▶ DATASET SECTION
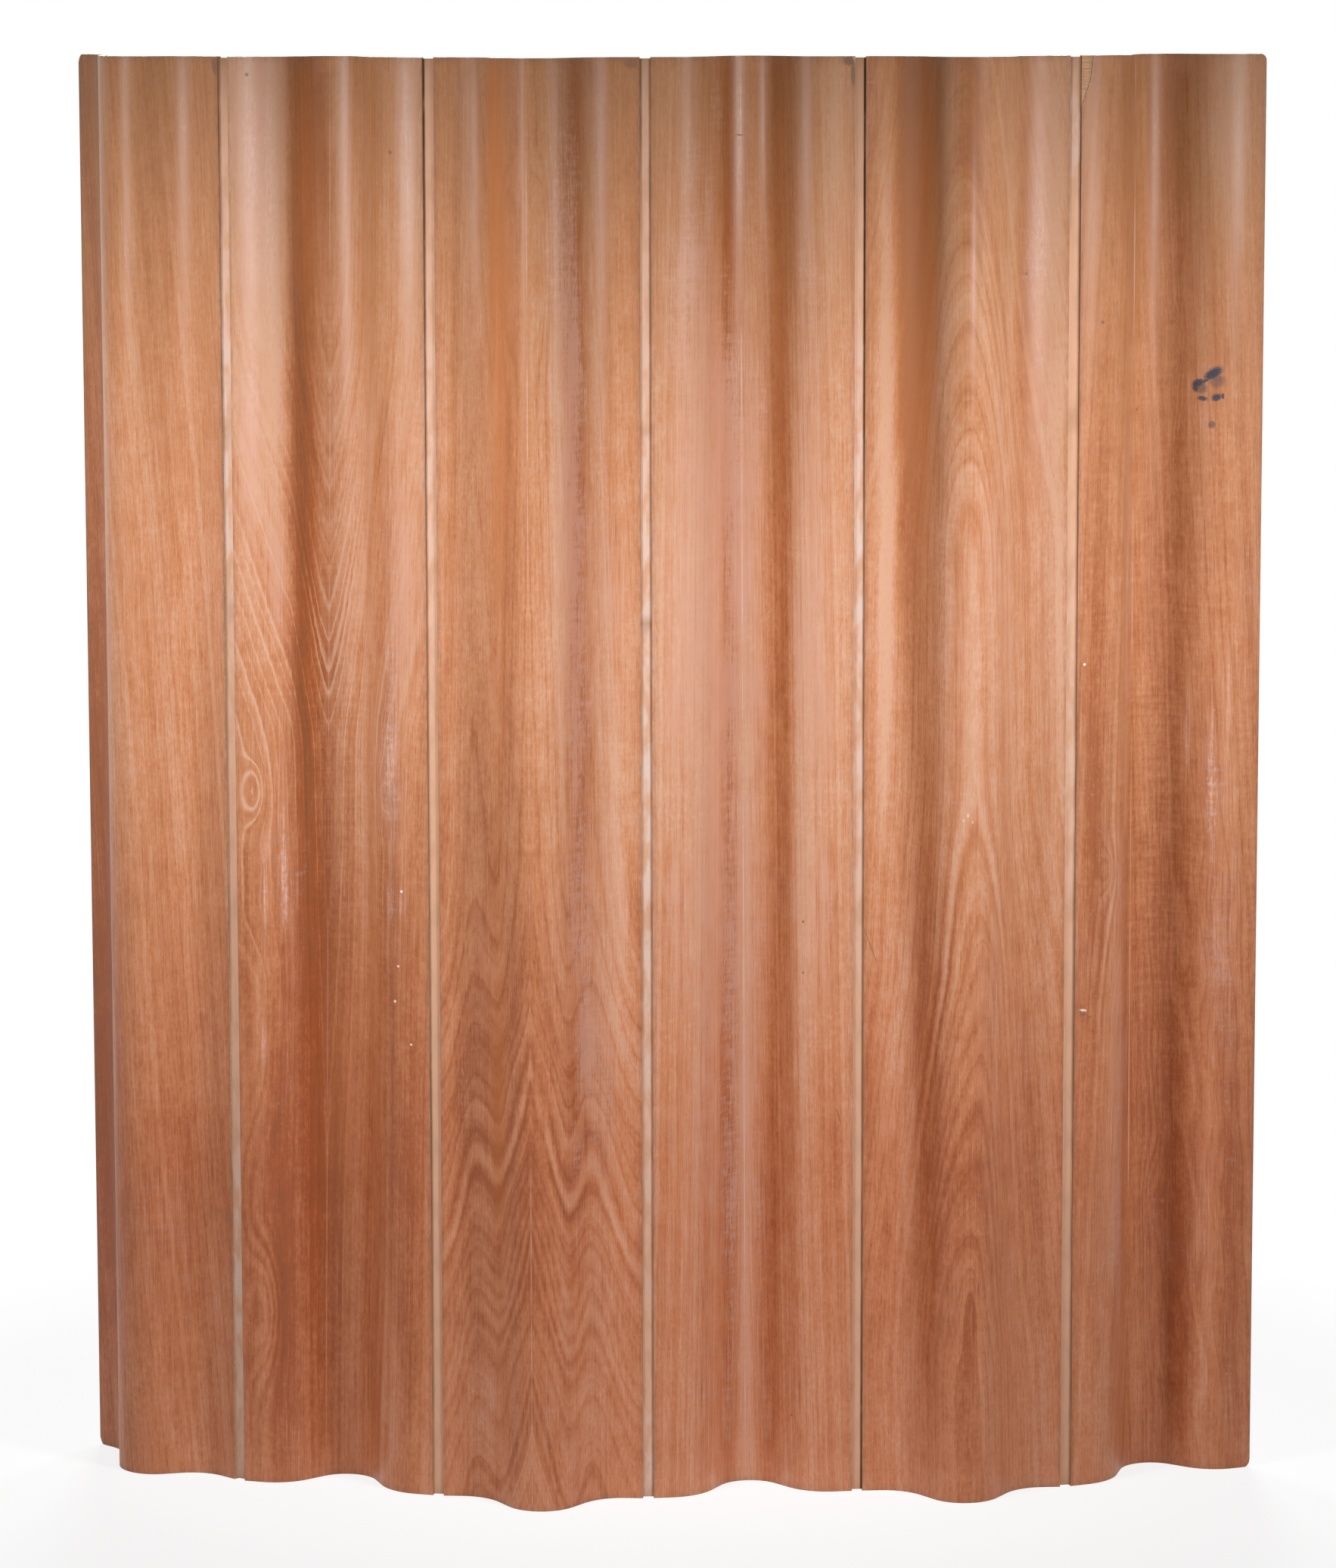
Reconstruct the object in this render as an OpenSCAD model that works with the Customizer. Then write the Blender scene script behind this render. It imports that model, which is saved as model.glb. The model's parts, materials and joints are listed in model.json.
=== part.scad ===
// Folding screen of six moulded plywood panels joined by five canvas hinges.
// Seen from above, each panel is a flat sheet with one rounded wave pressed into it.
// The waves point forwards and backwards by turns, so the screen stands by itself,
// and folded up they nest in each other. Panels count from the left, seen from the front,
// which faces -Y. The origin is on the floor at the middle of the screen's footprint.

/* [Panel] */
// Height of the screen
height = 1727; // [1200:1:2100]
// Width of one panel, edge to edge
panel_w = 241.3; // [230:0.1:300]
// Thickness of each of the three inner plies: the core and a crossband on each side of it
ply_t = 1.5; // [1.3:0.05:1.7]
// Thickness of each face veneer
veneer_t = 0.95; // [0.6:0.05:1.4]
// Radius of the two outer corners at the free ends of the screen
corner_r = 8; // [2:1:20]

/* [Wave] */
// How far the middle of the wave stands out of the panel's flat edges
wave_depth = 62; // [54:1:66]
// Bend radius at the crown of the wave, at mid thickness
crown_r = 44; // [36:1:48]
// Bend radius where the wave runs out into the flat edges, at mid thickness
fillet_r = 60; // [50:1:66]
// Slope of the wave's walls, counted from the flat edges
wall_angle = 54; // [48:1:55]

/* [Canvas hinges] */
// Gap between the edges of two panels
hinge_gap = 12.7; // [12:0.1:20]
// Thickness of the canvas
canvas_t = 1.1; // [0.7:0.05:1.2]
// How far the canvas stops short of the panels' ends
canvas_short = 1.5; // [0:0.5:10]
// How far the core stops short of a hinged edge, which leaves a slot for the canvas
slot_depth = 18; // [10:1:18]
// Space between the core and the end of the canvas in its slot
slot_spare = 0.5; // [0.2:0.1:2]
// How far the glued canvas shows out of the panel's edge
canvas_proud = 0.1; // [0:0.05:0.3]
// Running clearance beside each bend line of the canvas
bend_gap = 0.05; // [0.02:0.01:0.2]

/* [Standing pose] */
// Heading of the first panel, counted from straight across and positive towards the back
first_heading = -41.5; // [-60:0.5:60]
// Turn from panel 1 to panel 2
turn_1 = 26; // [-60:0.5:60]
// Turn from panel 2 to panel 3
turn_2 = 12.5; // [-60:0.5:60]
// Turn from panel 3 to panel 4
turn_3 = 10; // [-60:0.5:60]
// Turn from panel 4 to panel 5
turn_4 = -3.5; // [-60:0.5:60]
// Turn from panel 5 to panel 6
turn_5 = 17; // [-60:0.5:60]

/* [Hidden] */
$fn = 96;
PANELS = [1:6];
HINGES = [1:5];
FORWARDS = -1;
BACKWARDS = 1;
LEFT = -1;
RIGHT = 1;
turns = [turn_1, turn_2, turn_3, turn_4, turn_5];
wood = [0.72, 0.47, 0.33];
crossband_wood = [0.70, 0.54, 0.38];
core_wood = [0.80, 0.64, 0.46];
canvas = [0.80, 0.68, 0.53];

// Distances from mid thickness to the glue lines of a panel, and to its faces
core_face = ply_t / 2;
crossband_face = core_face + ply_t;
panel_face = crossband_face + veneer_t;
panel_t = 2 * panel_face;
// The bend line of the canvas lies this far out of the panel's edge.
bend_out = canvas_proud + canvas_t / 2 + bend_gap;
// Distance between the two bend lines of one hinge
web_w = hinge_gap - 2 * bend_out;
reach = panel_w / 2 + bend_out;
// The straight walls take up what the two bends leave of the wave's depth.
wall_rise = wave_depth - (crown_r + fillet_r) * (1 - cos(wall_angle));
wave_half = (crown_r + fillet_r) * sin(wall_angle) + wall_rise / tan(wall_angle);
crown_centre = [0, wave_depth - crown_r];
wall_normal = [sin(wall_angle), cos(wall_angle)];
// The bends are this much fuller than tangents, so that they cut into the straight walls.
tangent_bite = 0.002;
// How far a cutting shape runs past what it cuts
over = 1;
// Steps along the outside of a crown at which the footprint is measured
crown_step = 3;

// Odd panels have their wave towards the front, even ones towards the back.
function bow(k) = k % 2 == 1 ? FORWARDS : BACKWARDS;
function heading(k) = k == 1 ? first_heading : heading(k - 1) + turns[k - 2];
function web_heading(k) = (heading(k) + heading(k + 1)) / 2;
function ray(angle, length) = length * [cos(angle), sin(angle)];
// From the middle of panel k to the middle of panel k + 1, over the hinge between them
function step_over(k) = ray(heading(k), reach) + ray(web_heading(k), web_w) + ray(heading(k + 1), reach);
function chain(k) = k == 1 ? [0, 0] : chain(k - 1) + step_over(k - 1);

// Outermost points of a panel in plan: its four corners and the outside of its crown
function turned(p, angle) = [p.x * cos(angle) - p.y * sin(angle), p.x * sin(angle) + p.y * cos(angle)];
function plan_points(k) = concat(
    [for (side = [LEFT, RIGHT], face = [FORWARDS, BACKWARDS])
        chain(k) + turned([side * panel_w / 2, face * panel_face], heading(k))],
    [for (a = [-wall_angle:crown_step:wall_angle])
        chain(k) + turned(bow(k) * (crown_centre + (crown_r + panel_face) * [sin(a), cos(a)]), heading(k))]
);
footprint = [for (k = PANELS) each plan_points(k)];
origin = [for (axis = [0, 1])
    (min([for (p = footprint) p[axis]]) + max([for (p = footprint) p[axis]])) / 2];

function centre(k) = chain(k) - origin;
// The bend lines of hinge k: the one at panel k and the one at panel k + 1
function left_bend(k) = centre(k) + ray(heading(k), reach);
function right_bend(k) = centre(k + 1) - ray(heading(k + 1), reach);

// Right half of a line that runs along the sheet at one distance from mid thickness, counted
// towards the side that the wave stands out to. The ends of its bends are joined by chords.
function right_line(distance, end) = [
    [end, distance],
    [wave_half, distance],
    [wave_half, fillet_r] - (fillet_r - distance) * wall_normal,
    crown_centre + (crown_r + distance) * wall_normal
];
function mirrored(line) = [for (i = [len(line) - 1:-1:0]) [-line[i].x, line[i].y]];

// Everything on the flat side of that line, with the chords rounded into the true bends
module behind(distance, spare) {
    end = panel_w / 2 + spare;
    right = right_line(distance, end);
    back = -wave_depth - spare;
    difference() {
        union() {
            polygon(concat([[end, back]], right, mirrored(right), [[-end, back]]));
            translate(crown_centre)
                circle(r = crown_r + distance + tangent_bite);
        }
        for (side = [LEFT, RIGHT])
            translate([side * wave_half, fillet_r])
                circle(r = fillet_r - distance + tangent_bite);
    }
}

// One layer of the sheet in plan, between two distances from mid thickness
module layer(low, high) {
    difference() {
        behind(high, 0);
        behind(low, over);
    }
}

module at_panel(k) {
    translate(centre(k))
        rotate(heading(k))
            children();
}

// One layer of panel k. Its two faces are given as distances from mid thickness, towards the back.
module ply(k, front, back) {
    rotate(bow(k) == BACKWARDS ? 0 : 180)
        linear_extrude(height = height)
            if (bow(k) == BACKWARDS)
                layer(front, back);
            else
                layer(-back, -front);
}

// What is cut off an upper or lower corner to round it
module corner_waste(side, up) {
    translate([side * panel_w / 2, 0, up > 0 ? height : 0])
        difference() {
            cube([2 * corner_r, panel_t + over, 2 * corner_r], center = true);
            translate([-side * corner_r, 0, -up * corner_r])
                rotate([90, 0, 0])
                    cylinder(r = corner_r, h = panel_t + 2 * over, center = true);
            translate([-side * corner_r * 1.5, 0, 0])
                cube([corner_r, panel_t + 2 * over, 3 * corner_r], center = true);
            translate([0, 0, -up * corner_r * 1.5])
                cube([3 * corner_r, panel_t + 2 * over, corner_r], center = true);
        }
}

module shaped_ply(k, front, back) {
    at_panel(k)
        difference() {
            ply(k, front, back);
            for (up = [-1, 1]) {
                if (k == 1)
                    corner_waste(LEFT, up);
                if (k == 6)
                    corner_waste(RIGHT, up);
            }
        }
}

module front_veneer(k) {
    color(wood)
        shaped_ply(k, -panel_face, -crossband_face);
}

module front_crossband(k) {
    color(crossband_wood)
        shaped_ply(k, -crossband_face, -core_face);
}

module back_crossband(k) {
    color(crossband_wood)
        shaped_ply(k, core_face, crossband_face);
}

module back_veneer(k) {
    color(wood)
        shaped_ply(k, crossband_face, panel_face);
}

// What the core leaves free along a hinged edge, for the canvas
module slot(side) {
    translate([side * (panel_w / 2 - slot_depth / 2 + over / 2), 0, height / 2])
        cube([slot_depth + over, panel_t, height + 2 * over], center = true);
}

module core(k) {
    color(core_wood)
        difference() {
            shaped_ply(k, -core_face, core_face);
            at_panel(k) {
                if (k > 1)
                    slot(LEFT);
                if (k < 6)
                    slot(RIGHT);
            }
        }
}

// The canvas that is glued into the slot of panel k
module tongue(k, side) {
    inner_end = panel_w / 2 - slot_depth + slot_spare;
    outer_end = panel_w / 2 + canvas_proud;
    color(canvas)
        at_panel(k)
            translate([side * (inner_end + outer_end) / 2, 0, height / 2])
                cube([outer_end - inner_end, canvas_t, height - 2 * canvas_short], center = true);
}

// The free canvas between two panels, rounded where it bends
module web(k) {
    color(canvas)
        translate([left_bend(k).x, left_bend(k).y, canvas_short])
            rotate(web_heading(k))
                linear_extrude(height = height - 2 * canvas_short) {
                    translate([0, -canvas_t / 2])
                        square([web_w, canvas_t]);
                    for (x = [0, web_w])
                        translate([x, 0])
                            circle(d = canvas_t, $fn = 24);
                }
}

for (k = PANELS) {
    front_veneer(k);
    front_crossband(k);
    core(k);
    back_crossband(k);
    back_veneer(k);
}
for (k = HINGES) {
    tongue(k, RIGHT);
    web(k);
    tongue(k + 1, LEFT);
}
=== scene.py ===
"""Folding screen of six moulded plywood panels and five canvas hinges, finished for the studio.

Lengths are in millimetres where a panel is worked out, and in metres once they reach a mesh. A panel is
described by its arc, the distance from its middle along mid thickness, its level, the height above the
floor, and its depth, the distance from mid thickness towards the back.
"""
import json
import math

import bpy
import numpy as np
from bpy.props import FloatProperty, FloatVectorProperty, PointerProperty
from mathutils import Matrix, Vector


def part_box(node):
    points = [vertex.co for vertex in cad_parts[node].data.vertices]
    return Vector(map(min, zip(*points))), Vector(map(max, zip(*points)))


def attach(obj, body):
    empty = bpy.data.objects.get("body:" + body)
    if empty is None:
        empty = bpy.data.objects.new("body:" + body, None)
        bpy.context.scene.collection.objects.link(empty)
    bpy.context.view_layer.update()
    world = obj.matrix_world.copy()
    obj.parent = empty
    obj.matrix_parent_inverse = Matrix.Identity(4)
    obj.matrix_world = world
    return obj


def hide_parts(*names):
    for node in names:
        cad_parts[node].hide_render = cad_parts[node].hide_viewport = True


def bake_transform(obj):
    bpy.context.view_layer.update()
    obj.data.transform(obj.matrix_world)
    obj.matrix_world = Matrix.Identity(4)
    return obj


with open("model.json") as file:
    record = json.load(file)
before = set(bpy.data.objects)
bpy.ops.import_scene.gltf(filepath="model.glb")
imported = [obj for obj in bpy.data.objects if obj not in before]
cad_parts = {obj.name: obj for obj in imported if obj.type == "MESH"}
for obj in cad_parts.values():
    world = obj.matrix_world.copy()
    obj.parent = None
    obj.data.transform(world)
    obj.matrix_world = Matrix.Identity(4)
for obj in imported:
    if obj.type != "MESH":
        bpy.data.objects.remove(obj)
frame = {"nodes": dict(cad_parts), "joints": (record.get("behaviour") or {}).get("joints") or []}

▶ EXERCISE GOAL
Reproduce exactly, and only, the lines from the one that contains "slot of panel k" down to the one that contains "if empty is", both ends included.

▶ REPLY
// The canvas that is glued into the slot of panel k
module tongue(k, side) {
    inner_end = panel_w / 2 - slot_depth + slot_spare;
    outer_end = panel_w / 2 + canvas_proud;
    color(canvas)
        at_panel(k)
            translate([side * (inner_end + outer_end) / 2, 0, height / 2])
                cube([outer_end - inner_end, canvas_t, height - 2 * canvas_short], center = true);
}

// The free canvas between two panels, rounded where it bends
module web(k) {
    color(canvas)
        translate([left_bend(k).x, left_bend(k).y, canvas_short])
            rotate(web_heading(k))
                linear_extrude(height = height - 2 * canvas_short) {
                    translate([0, -canvas_t / 2])
                        square([web_w, canvas_t]);
                    for (x = [0, web_w])
                        translate([x, 0])
                            circle(d = canvas_t, $fn = 24);
                }
}

for (k = PANELS) {
    front_veneer(k);
    front_crossband(k);
    core(k);
    back_crossband(k);
    back_veneer(k);
}
for (k = HINGES) {
    tongue(k, RIGHT);
    web(k);
    tongue(k + 1, LEFT);
}
=== scene.py ===
"""Folding screen of six moulded plywood panels and five canvas hinges, finished for the studio.

Lengths are in millimetres where a panel is worked out, and in metres once they reach a mesh. A panel is
described by its arc, the distance from its middle along mid thickness, its level, the height above the
floor, and its depth, the distance from mid thickness towards the back.
"""
import json
import math

import bpy
import numpy as np
from bpy.props import FloatProperty, FloatVectorProperty, PointerProperty
from mathutils import Matrix, Vector


def part_box(node):
    points = [vertex.co for vertex in cad_parts[node].data.vertices]
    return Vector(map(min, zip(*points))), Vector(map(max, zip(*points)))


def attach(obj, body):
    empty = bpy.data.objects.get("body:" + body)
    if empty is None:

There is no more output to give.